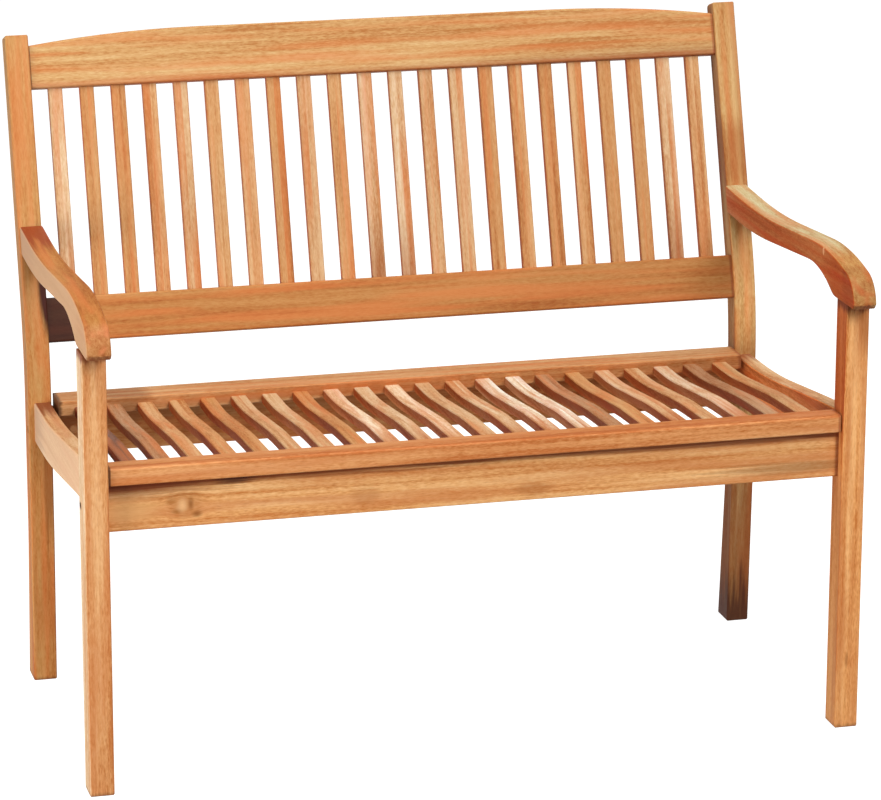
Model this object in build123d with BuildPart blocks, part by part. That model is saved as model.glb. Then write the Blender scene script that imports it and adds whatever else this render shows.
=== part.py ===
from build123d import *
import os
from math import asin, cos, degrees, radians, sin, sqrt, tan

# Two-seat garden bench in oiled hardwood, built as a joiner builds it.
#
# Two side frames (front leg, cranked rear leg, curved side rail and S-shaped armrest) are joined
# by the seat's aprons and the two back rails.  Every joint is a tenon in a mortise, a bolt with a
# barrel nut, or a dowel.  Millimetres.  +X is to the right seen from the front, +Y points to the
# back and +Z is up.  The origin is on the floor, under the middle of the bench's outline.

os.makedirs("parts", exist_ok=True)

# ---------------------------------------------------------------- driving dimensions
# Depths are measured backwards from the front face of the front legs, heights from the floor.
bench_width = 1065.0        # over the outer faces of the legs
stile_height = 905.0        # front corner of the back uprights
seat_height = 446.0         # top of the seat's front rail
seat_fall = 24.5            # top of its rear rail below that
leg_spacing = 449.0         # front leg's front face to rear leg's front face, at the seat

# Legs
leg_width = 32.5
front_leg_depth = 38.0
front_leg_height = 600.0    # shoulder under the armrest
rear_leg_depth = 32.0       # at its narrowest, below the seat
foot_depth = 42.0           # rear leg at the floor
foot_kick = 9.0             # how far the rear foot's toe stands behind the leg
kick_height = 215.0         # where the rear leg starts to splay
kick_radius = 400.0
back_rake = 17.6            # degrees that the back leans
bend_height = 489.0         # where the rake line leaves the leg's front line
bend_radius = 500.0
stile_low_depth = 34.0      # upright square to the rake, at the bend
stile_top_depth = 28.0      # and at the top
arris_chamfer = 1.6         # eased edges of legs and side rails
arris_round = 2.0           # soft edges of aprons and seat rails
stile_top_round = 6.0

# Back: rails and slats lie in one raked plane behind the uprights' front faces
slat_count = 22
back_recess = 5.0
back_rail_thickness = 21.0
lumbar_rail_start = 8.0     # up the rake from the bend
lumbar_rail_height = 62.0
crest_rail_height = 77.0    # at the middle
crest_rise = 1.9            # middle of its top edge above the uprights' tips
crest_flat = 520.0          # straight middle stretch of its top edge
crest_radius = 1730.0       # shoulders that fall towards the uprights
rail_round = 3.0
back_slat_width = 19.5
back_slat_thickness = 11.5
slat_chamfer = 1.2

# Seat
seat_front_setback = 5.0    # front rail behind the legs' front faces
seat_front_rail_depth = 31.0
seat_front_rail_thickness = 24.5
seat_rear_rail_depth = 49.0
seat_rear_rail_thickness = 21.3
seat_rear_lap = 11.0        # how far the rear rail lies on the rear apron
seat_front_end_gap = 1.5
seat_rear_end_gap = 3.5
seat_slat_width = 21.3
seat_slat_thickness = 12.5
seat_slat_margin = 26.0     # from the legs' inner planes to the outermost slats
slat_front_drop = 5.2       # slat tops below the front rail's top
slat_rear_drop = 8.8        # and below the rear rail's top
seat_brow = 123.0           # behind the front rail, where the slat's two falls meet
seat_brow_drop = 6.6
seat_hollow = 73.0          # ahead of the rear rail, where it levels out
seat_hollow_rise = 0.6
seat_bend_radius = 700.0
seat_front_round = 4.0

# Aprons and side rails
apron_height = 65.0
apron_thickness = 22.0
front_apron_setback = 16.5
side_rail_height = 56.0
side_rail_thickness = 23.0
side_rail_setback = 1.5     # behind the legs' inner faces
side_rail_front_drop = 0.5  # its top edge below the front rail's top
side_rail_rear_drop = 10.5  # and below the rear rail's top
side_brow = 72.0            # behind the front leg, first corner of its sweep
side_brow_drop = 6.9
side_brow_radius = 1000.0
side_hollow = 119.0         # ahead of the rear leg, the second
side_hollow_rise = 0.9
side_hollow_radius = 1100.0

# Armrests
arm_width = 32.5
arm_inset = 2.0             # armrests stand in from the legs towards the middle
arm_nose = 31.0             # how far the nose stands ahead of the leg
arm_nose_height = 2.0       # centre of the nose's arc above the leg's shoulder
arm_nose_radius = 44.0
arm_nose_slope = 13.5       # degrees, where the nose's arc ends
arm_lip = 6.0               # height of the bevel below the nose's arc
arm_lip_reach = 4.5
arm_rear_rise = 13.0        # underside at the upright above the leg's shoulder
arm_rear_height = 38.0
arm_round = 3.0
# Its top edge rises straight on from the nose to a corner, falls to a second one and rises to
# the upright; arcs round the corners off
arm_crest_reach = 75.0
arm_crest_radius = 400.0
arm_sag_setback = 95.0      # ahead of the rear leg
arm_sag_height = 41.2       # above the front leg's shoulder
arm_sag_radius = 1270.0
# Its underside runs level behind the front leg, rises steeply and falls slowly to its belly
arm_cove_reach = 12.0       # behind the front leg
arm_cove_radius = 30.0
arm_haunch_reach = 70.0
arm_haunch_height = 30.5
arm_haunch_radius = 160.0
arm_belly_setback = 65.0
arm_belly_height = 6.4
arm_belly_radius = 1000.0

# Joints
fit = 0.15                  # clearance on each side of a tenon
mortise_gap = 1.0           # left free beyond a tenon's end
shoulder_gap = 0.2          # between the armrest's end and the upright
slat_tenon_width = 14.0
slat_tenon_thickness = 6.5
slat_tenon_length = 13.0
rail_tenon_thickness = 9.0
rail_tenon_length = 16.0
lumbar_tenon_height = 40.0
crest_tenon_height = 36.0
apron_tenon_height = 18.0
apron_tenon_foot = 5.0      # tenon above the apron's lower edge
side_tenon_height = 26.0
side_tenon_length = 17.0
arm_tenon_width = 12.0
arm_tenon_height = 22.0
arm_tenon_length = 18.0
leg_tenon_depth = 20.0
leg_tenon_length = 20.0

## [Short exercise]
Set down, exactly as written, each line of the data from its opening line through the one containing "from math import". Output nothing more.

## [Answer to this task]
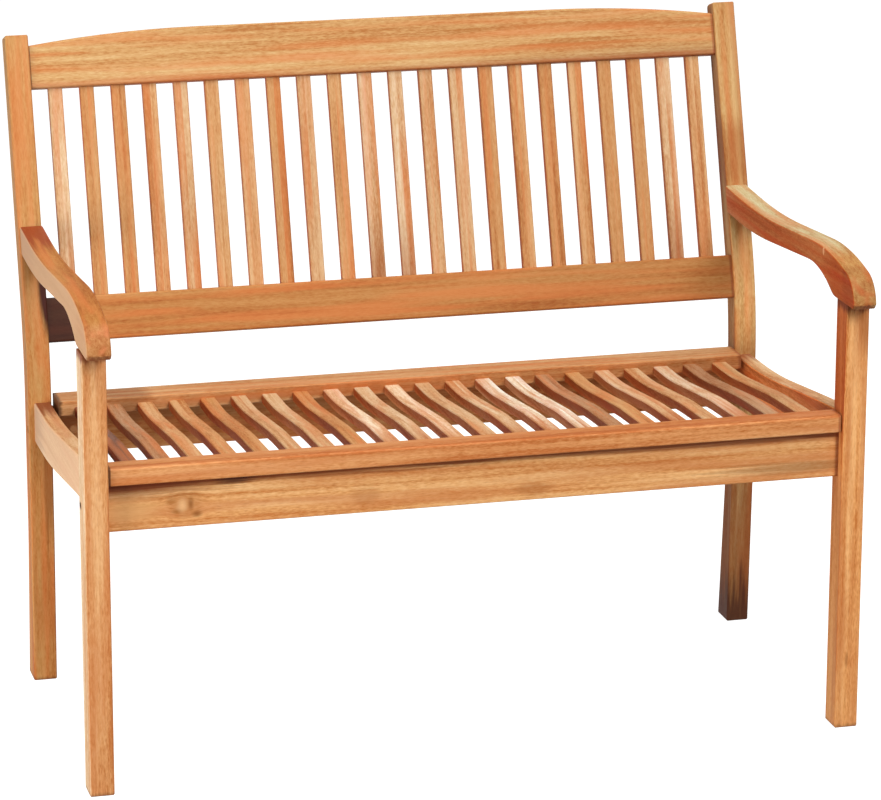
Model this object in build123d with BuildPart blocks, part by part. That model is saved as model.glb. Then write the Blender scene script that imports it and adds whatever else this render shows.
=== part.py ===
from build123d import *
import os
from math import asin, cos, degrees, radians, sin, sqrt, tan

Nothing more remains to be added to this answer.